我在家里闷闷不乐地窝了十多天,大门不出,二门不进。爷爷想叫我跟他学医,我勉强翻着他扔给我的几本医学入门的书,一看到什么阴阳啊经络啊这些乱七八糟的字眼我头就疼得厉害,象被那个混帐的唐僧念了紧箍咒。那天李月帮我做饭,爷爷回来吃饭时乐得眼睛都眯成两条弧线了。等李月走后,他一个劲地问我那女子是谁,“长得挺亲(好看)的,我怎么没见过那是谁家的女子。”我不耐烦地说,“她家在雷家坡,你当然没见过。”他还唠唠叨叨地说我真的大了,不知不觉已十七八了,到年龄了,“那是不是你女朋友?”我简直被他问烦了,说,“爷爷你胡说什么哩,我会看上她,我的眼头可高哩,岂能随随便便看上人?!”爷爷捋了一把胡须哈哈大笑,“害怕不是吧,就怕人家看不上你。”我实在拿爷爷没办法,胡说八道,我摔头走进自己的卧房,“爷爷,她跟丹江比较好,我跟她就没什么。”我说完就一头扎进被子窝里,和自己生闷气。

    十多天里,我也很少见到外人,除了丹江跑来问我到底合伙不合伙开台球室,根本没有谁来找我。李月也失踪了一般,也不见她来还那本《废都》,实际上我不由自主地夜夜梦到到她,还遗精了一两次。我很纳闷,她到底是一个什么古灵精怪,丹江来问我台球室的事的时候我问他,“前几天李月还到咱村子来行门户来了,你见她人了没有。”丹江摇头说他不知道,根本没见李月,他还说自从县城回来,他还一直没见到李月。

    我原本还以为李月撒谎来着。丹江的脚还没好彻底,脚后跟还包着纱布、药棉。我闻到他的脚臭里隐隐有药水的芬芳味道。他反问我见到李月了吗,我一边紧忙摇头一边解释说:“前几天不是发赢他婆(奶奶)死了,发赢他妈就是李月她姑姑,所以她来行门户来了,那天我爷爷也叫我给发赢他家里去上礼,我也就去了,就在那里碰到李月了。
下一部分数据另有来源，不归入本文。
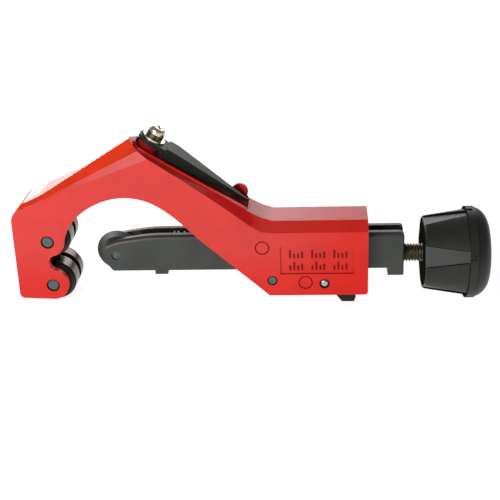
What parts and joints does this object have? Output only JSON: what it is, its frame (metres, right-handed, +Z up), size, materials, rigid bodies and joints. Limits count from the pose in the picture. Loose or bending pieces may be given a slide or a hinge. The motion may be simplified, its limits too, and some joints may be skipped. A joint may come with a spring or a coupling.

”其实我在撒谎,我们家不大和发赢他家来往,所以根本不会给发赢家上什么丧礼,我也知道丹江家和发赢家更是结过对头,他或许无从知晓我说的是真是假。

    但是我知道李月去过丹江家不止一次,她甚至有时不回家去,就住宿在丹江家里。邻里邻居都以为李月是丹江的女朋友,一方面啧啧赞叹李月的品貌,另一方面遗憾丹江并不是个什么好东西那女子娃怎么就看上丹江了呢。所以那天我装作浑然不知,还问她知道不知道丹江家是哪一家子。但我也怀疑丹江知道李月前几天来过我家,因为有好几个那天从我家路过的人可能认识李月,知道她就是经常在丹江家出入的那女子。不过也说不准,因为我说完谎话的时候,仔细看他的脸色,发现他脸上根本就没什么反应。我对丹江说,“先再等几天,我再给你一个最后答复,目前我还不知道从哪儿能搞到钱,再过几天,如果我还没办法,那我就没办法了。”